Eken’in ardından Atilla Peker de Sözcü’den Saygı Öztürk’e konuştu. Peker, konuşmasında Eken’in yalanladığı iddiaları ısrarla tekrar ederken cinayetin planlanma sürecine dair de iddialarda bulundu.
1996 yılında kardeşi Sedat Peker’in çağrısıyla Kıbrıs’a gittiğini ve orada Eken’in de olduğunu söyleyen Atilla Peker, Albay Galip Mendi’nin görev yaptığı Sivil Savunma Dairesi’ne gittiklerini ve Yarbay Enver Topuz’un da orada olduğunu belirtti.
Öztürk’e “Kutlu Adalı’yı öldürmek için gittiğimi biliyordum” diyen Peker, kendisine Adalı’nın “terörist” olduğunun söylendiğini, gazeteci olduğunu bilmediğini iddia etti. Kutlu Adalı’nın evinin etrafında keşif turları attığını söyleyen Peker, Kıbrıs’taki üçüncü gününde alay komutanının Adalı’nın öldürüleceğini sezmesinin ardından Adalı’yı alayın içine getirmesinin ardından geri Türkiye’ye dönmek zorunda kaldığını iddia etti. Peker’in iddiasına göre Eken kendisine bu “olay” için tekrar geleceklerini ifade etti.
Sonrasında silahla yaralama suçundan cezaevine girdiğini belirten Peker, Korkut Eken’in kendisini görmek istediğini söyledi. Peker, cezaevinde cep telefonu kullanabildiğini, cezaevine rahatlıkla girip çıkabildiğini ifade ederken Korkut Eken’le “dışarıda”, bir otelde görüştüğünü ve görüşmede Sedat Peker’in de olduğunu söyledi. Peker’in o dönemi anlatan ifadeleri şöyle:
3-4 ay sonra ben silahla yaralamadan dolayı Paşakapısı Cezaevi’nde yatarken Korkut ağabey bana kendisi telefon etti. Benim cezaevinde o zaman cep telefonum vardı. ‘Atilla’cığım ben seni görmek istiyorum’ dedi. Günlerden cumartesi ya da pazardı. ‘Belki içeriye giremezsiniz, ben geleyim’ dedim. ‘Atilla gelip de bana açılmayacak kapı var mıdır?’ dedi. Ben de ‘Komutanım o zaman zahmet etmeyin ben gelirim’ dedim. Akşamüstü kendimi hastaneye sevk ettirdim. O zaman fazla ring aracı olmadığı için cezaevinden hastaneye taksiyle gittik. Cezaevine dönmek için iki sivil araç getirttim. Tabii amaç cezaevine dönmek değil, Silivri’ye gitmekti.
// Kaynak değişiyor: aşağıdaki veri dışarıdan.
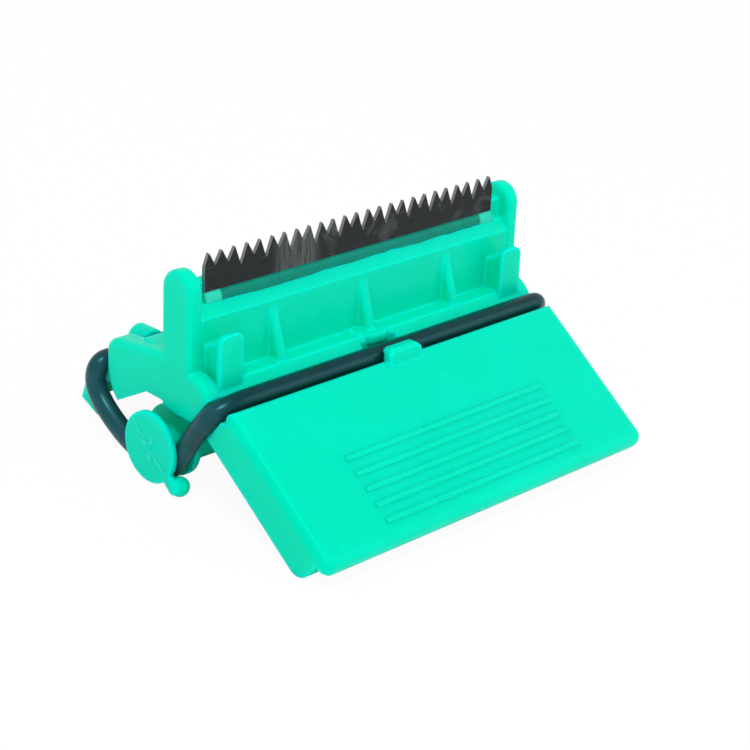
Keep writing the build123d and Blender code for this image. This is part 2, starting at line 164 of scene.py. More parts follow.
class ShaderTree(NodeTree):
    """A material under construction, on Object coordinates."""

    def __init__(self, name: str) -> None:
        """Make the material with an empty tree.

        Args:
            name: What the finish is.
        """
        self.material = bpy.data.materials.new(name)
        self.material.use_nodes = True
        super().__init__(self.material.node_tree)
        self.tree.nodes.clear()
        self.place = self.add("ShaderNodeTexCoord", {}).outputs["Object"]

    def clouds(self, size: float, detail: float, roughness: float = 0.5, distortion: float = 0.0) -> Socket:
        """Add noise that looks the same in every direction.

        Args:
            size: Size of its features, in millimetres.
            detail: How many finer layers it has.
            roughness: How strong the finer layers are.
            distortion: How far it is warped.

        Returns:
            Its strength.
        """
        return self.add("ShaderNodeTexNoise", {
            "Vector": self.place, "Scale": per_mm(size), "Detail": detail, "Roughness": roughness,
            "Distortion": distortion,
        }).outputs["Fac"]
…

O görüşmede Korkut Eken’in kendisine Kutlu Adalı cinayetine işaret ederek “Kıbrıs’taki meseleyi hallettik, duydun mu” dediğini ifade eden Peker, Kutlu Adalı’nın gazeteci olduğunu o zaman öğrendiğini iddia etti.
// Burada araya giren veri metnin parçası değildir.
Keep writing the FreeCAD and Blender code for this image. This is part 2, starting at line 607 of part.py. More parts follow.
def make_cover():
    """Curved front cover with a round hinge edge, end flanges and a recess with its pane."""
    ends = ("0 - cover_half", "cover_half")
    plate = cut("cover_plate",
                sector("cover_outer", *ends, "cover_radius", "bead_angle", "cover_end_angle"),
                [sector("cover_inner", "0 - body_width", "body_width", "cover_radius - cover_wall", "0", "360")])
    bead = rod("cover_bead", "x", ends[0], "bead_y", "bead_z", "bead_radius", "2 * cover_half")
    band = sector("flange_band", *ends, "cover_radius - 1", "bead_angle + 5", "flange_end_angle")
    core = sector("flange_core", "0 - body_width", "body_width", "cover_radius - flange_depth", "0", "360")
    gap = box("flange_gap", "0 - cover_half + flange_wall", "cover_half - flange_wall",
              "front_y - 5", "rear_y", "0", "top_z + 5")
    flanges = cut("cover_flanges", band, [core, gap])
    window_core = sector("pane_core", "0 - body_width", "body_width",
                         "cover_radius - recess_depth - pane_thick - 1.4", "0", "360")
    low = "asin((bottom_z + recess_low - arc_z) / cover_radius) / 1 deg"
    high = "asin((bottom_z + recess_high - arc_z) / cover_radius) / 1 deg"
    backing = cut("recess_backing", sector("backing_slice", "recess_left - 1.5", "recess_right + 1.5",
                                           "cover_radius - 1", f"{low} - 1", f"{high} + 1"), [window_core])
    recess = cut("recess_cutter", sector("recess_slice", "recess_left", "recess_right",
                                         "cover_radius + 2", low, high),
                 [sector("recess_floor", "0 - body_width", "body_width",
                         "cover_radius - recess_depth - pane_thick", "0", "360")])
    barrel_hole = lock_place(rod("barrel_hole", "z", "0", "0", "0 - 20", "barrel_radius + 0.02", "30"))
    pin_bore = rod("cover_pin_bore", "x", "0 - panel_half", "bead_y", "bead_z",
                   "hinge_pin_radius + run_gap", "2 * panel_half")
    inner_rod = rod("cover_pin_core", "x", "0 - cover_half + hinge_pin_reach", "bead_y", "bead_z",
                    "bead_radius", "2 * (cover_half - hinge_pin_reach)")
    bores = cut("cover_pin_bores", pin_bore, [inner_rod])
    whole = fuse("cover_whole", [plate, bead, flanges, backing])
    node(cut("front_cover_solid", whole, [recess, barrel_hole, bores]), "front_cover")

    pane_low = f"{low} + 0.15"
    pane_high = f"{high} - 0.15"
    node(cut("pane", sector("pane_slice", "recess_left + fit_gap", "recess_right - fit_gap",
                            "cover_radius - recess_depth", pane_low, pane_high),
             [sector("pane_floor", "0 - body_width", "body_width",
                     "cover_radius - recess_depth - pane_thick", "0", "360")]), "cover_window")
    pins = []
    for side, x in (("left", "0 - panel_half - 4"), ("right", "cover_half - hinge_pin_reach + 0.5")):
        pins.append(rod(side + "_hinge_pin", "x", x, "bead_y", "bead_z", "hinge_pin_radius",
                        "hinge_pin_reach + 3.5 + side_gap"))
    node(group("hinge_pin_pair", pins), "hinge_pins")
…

Bu konuda savcılığa dilekçe verdiğini belirten Peker, ifade vermeye savcılığa giderken sivil polislerce önünün kesildiğini söyledi. Polislerin kendisini Yatağan İlçe Emniyet Müdürlüğü’ne götürdüğünü söyleyen Peker, arabasından çıkan ve kendisine ait olmadığını iddia ettiği ruhsatsız silah için ifade verdiğini ancak avukatının “Kutlu Adalı cinayetiyle ilgili ifade vermek istiyoruz” demesine rağmen ifadesinin alınmadığını belirtti.